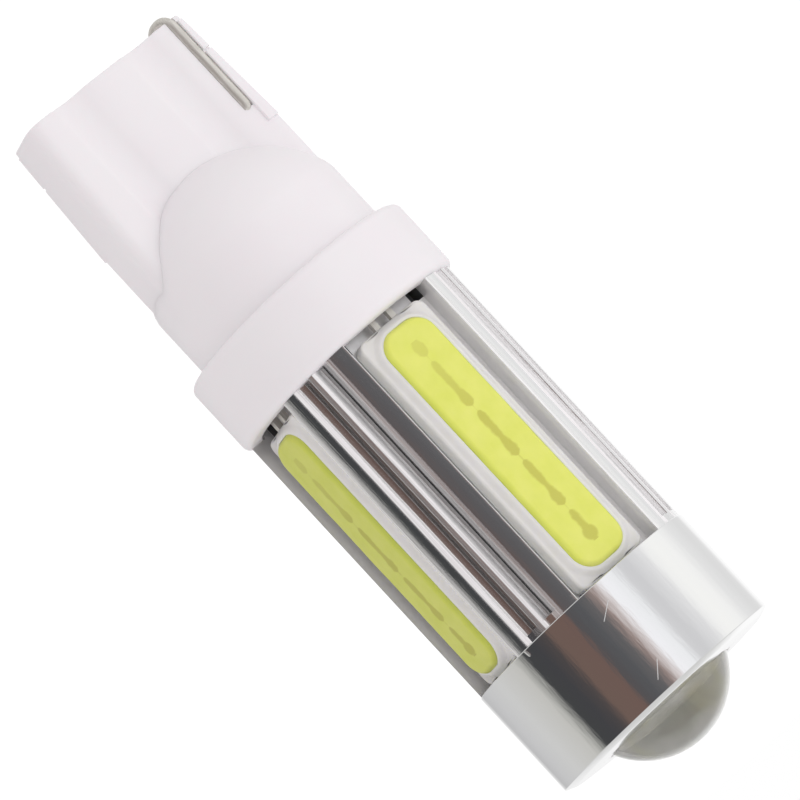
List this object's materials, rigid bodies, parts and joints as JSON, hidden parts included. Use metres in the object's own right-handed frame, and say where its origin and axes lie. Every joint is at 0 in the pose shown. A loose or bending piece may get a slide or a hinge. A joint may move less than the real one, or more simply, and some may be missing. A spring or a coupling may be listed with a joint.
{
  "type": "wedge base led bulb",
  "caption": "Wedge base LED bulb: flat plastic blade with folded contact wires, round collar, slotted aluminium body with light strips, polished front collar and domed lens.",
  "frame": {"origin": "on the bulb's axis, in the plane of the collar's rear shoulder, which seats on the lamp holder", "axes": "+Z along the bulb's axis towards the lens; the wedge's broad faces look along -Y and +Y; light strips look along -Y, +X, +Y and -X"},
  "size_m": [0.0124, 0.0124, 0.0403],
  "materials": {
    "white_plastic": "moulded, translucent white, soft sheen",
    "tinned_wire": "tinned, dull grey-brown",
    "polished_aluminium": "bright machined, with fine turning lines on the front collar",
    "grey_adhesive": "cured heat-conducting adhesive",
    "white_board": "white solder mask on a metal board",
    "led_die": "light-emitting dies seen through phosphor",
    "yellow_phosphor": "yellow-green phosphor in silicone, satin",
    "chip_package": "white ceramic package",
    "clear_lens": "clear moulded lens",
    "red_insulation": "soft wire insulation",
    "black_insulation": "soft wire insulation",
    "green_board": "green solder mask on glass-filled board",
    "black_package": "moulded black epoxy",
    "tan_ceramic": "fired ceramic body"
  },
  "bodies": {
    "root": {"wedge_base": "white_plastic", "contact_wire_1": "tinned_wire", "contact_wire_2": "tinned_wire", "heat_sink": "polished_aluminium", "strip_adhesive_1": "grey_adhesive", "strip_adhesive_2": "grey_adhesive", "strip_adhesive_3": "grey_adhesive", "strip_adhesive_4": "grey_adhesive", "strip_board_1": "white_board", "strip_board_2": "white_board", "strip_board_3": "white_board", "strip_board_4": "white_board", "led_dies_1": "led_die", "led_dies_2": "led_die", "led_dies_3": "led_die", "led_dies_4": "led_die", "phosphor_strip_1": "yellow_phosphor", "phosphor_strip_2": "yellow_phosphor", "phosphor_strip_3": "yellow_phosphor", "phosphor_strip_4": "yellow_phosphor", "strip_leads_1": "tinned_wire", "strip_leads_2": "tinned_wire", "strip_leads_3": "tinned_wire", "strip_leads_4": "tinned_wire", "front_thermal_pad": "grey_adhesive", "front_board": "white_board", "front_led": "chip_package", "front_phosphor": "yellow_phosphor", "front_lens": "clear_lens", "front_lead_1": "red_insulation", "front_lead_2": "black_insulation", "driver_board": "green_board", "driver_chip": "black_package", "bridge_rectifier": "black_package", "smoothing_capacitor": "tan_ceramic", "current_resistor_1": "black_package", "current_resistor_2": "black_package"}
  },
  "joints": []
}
______
Short exercise —
Return all lines containing "axes".

Solution for this exercise —
List this object's materials, rigid bodies, parts and joints as JSON, hidden parts included. Use metres in the object's own right-handed frame, and say where its origin and axes lie. Every joint is at 0 in the pose shown. A loose or bending piece may get a slide or a hinge. A joint may move less than the real one, or more simply, and some may be missing. A spring or a coupling may be listed with a joint.
  "frame": {"origin": "on the bulb's axis, in the plane of the collar's rear shoulder, which seats on the lamp holder", "axes": "+Z along the bulb's axis towards the lens; the wedge's broad faces look along -Y and +Y; light strips look along -Y, +X, +Y and -X"},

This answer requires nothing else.